Half a century after the civil rights movement of the 1950s and 1960s, it’s easy for people to claim that they would have been among the protesters and marchers and those who risked it all for the cause of justice. Well, the struggle for civil rights never ended. Now is your chance to get involved for love of God and love of neighbor.
A friend recently asked me, “Is Reformed theology for black people?” As president of the Reformed African American Network, I have frequently pondered this question, and it’s one that eludes an easy answer.
Reformed theology is part of the flood of teachings that tumbled forth from the Protestant Reformation. While all Protestant Christians trace their ecclesiastical lineage to the Reformation, Reformed theology represents a distinct branch of the church. Theologians and churchmen such as John Calvin, Herman Bavinck and Jonathan Edwards advanced the tradition, which emphasizes the sovereignty of God and a precise, scholarly brand of theology.
One issue black people have with Reformed theology is its Eurocentric roots. Reformed theology came to America by way of European countries, including France, England, Scotland and the Netherlands. White, educated men crafted the teachings, wrote the books and led the churches. They did not have black people in mind.
One of the most frustrating aspects of Reformed theology for black Christians is the fact that many Reformed believers condoned slavery or were even slaveholders themselves. All of their focus on meticulous exposition of the Bible didn’t lead them to conclude that people should not be property. Moving forward to the civil rights movement of the 1950s and 1960s, Reformed Christians, like many conservative white evangelicals, were either silent about the struggle for black civil rights or they outright opposed it.
Given the history of slavery and racism practiced by white Reformed Christians, black people are an unlikely group to identify as Reformed.
But that doesn’t mean it didn’t resonate.
The rise of Christian hip-hop has played a role in a recent surge of interest in Reformed theology among African-Americans. With groups like Cross Movement paving the way in the 1990s, another wave of lyrical theology emerged in the 2000s. One of the most influential groups of this period was the label Reach Records, which featured artists such as Sho Baraka, Trip Lee and Tedashii. Along with other Christian rappers including Shai Linne, Flame and Voice, these artists were black, urban and unashamed of their faith.
Contemporary Reformed thinkers such as John Piper, R.C. Sproul and John MacArthur influenced these Christian rappers. Quotes and sound bites even showed up in the songs. The music and the culture these artists embodied introduced many young black Christians to Reformed theology — without necessarily labeling it Reformed theology.
Other factors, too, have aided in the rise of self-professed Reformed black Christians. Greater access to seminaries that teach Reformed theology as well as church planting efforts in predominantly black, urban neighborhoods have broadened pathways into the tradition.
In the past few years, though, many black Christians have reconsidered the Reformed label. In many ways, the 2014 killing of Mike Brown by a white police officer in Ferguson, Mo., served as a turning point.

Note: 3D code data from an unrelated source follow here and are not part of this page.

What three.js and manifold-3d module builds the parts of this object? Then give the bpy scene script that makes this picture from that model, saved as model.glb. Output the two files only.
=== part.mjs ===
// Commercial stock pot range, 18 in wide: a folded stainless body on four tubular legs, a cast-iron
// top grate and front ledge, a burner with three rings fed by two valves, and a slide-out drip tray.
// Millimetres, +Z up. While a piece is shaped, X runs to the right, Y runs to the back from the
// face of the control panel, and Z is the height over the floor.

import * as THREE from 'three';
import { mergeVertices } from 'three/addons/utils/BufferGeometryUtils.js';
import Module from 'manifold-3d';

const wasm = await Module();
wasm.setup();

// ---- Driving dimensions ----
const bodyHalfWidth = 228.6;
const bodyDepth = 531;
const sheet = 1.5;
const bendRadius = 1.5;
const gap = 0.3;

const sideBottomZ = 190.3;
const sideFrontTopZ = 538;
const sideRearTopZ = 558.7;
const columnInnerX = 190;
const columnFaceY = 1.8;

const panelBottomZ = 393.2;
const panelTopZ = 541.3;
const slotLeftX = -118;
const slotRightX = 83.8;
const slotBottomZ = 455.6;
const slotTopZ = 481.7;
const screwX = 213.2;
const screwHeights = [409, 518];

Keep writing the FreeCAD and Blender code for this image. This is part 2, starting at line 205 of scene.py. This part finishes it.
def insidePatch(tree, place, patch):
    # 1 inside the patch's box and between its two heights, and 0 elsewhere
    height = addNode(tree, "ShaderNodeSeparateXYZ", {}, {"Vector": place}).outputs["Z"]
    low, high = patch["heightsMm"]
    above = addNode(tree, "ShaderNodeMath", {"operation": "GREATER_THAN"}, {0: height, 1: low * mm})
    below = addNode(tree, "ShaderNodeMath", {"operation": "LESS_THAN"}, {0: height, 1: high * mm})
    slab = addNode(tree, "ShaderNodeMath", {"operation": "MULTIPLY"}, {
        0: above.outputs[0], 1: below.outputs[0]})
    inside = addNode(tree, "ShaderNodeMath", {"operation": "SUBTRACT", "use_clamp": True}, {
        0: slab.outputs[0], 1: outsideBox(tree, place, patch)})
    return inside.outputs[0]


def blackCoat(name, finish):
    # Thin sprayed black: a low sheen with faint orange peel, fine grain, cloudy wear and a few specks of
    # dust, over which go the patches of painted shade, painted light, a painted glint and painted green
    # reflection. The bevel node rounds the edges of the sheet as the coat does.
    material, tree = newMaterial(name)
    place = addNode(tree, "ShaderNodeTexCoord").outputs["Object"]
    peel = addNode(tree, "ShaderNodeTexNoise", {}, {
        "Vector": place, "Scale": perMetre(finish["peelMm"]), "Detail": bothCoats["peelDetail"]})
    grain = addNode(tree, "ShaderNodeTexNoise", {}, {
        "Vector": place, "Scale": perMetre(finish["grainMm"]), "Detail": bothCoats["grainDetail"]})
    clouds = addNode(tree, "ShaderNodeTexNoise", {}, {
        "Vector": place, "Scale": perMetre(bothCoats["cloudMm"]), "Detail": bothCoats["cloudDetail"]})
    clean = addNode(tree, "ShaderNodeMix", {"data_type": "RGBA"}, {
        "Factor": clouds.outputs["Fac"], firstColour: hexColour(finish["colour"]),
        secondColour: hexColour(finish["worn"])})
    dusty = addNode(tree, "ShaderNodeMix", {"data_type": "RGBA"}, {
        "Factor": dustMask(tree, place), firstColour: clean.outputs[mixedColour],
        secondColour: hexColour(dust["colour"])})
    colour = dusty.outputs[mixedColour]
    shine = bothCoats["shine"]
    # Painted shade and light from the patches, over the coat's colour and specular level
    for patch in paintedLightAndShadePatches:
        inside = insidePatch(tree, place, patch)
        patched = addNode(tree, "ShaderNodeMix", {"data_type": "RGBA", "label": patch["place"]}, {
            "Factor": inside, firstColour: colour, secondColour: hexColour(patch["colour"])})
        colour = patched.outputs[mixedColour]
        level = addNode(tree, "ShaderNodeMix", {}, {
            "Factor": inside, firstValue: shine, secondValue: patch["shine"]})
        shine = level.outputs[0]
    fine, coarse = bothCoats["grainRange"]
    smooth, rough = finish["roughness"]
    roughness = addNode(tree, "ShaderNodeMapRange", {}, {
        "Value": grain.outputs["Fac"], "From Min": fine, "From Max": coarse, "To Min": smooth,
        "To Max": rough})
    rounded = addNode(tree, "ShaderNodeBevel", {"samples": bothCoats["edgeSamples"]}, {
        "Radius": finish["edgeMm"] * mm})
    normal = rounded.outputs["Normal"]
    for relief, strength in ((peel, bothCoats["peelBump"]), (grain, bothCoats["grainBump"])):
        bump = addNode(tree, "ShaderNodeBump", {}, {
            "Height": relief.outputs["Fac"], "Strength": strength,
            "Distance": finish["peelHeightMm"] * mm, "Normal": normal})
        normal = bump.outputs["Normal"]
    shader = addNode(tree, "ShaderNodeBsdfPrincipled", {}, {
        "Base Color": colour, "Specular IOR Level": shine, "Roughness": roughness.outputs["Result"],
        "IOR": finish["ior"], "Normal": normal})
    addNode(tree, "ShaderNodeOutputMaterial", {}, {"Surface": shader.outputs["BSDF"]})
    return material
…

Younger black Christians became more vocal about systemic injustices such as mass incarceration and police brutality. They explored how their faith spoke to the persistent issues of inequality that harm black people.
These were themes that many white Reformed pastors and theologians seldom addressed. When they did talk about justice, it was most often focused on individuals, and not the collective, systemic nature and impact of racism over generations.

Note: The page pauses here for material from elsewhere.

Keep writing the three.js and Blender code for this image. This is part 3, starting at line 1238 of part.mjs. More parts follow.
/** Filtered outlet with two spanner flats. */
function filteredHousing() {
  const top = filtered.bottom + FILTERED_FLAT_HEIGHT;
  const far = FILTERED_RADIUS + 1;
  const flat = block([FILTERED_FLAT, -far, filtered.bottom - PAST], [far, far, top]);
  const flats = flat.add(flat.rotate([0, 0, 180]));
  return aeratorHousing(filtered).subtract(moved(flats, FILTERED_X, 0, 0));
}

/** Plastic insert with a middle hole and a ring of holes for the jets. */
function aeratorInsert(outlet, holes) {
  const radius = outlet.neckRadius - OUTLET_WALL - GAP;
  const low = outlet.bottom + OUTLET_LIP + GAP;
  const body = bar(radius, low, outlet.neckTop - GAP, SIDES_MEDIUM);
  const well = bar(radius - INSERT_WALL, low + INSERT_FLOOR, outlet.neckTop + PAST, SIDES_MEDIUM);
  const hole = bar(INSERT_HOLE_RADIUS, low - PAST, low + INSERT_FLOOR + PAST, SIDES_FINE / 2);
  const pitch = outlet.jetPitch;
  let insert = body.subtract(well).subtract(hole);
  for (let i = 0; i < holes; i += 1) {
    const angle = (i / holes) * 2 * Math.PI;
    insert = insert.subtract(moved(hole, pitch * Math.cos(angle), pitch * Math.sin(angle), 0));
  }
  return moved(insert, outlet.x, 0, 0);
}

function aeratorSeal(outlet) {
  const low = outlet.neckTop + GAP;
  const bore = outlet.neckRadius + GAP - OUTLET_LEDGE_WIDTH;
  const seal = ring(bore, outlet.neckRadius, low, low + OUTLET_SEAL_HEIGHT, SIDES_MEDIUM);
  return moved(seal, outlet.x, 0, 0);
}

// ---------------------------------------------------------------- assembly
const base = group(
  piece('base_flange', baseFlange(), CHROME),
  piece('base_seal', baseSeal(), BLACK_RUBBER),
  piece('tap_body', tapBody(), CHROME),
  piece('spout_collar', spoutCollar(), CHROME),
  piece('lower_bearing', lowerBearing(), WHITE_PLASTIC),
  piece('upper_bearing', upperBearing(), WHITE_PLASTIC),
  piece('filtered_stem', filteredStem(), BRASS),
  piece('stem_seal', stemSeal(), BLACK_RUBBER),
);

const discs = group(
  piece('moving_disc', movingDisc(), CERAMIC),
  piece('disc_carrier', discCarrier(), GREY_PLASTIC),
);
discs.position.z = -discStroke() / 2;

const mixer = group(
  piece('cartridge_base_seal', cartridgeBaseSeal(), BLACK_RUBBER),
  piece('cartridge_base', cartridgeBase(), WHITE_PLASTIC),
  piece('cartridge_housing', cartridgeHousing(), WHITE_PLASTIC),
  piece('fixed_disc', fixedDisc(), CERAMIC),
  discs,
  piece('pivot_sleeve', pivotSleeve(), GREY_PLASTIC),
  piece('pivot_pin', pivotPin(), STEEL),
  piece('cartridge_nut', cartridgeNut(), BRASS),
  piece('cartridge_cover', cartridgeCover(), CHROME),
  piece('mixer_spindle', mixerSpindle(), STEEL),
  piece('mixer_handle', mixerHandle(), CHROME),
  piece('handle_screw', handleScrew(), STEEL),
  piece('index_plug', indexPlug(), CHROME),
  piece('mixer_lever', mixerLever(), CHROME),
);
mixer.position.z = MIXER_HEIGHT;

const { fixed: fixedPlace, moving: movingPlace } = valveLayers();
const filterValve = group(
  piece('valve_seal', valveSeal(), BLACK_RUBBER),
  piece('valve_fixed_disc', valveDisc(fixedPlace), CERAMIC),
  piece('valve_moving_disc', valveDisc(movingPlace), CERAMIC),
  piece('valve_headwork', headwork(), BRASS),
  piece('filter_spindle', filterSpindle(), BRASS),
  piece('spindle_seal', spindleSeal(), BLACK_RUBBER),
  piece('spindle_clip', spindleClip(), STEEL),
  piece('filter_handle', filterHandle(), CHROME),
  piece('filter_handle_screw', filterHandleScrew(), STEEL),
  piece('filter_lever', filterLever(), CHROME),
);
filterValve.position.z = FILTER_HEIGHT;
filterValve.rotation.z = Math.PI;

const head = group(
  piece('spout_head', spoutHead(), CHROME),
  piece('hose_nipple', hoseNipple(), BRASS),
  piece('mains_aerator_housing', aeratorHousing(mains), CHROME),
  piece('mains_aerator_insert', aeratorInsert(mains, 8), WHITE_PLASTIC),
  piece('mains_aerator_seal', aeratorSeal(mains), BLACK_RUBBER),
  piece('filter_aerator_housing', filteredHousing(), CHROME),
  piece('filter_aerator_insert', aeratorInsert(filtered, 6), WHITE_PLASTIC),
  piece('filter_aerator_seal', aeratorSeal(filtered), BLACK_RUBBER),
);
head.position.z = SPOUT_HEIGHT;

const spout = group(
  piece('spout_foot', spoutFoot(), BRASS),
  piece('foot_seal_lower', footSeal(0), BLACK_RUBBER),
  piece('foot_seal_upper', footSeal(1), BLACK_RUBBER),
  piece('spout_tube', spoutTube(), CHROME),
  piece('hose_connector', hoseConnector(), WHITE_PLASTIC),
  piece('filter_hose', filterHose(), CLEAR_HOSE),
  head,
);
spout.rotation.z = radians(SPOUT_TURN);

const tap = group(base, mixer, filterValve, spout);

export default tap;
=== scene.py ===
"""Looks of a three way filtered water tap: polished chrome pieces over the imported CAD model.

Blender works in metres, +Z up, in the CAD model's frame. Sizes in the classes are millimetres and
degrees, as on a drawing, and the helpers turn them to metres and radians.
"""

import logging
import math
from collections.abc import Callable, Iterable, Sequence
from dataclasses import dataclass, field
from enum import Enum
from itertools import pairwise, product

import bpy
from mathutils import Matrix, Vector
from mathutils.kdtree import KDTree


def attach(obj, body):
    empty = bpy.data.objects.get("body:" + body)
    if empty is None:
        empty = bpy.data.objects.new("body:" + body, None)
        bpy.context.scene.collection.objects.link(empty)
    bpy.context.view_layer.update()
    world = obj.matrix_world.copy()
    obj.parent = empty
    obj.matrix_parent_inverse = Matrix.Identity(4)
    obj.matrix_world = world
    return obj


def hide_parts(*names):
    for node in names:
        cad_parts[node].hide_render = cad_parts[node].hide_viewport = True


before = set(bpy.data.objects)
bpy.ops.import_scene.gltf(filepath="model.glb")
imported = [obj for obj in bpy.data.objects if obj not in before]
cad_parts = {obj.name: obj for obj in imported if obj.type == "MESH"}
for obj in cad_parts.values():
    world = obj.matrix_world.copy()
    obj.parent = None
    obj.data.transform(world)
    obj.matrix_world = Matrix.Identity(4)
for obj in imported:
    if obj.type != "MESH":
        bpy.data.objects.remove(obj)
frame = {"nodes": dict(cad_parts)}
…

On top of that, the 2016 presidential election saw 81 percent of white evangelicals who voted throw their support toward the Republican candidate. While conservative white Christians usually vote Republican, black Christians expected Donald Trump’s racial rhetoric and support from white nationalists and white supremacist groups to at least dampen white evangelical enthusiasm for him. Instead, white evangelicals actually showed slightly stronger support for Trump in 2016 than for Republican presidential candidate Mitt Romney in 2012.
Black Christians realized anew how big the rift was between their core concerns and those of their white Reformed co-religionists.
Five hundred years after Martin Luther challenged Catholic clergy on key church teachings, the Reformation continues. This time the transformation needs to emphasize not only orthodoxy (“right belief”) but orthopraxy (“right action”) as well. Reformed theology prides itself on intellectual explorations of the faith. In the 21st century, though, it must also embrace an ethical approach to the Bible, especially regarding race and public justice.
As an African-American, I am learning to draw more intentionally on the expansive black church tradition to address these modern times.
The black church has always highlighted the demands of the Bible when it comes to public action. The Rev. Charles H. Pearce, who helped establish the African Methodist Episcopal Church in Florida in the 19th century, put it this way: “A man in this state cannot do his whole duty as a minister except if he but looks out for the political interests of his people.”
Religious beliefs motivated black women and men to pursue racial justice even at the risk of their lives. Richard Allen, Frederick Douglass, Ida B. Wells-Barnett, Fannie Lou Hamer, Coretta Scott King, John Perkins and a multitude of black Christians whose names will never appear in a history book saw the inseparable connection between Christian faith and righteous practice.
The modern-day Reformation must also bring to the forefront those groups that have been historically muted or silenced because of prejudice.
Black and brown people, among whom Christianity is growing exponentially in the majority of the world, must articulate the doctrines in a way that makes them relevant to present-day. Women, as half the population and equal as God’s image-bearers, must have a vocal and visible role in this movement. White Christians must follow and learn from those whom society has often marginalized. Today’s Reformation must be an inclusive one that makes room for both women and men, all economic classes and every tribe and tongue of those who believe.
Christianity is a worldwide religion that includes a diverse array of people. The challenge of the Reformation in America today is to reflect that heterogeneity while maintaining unity in the midst of it.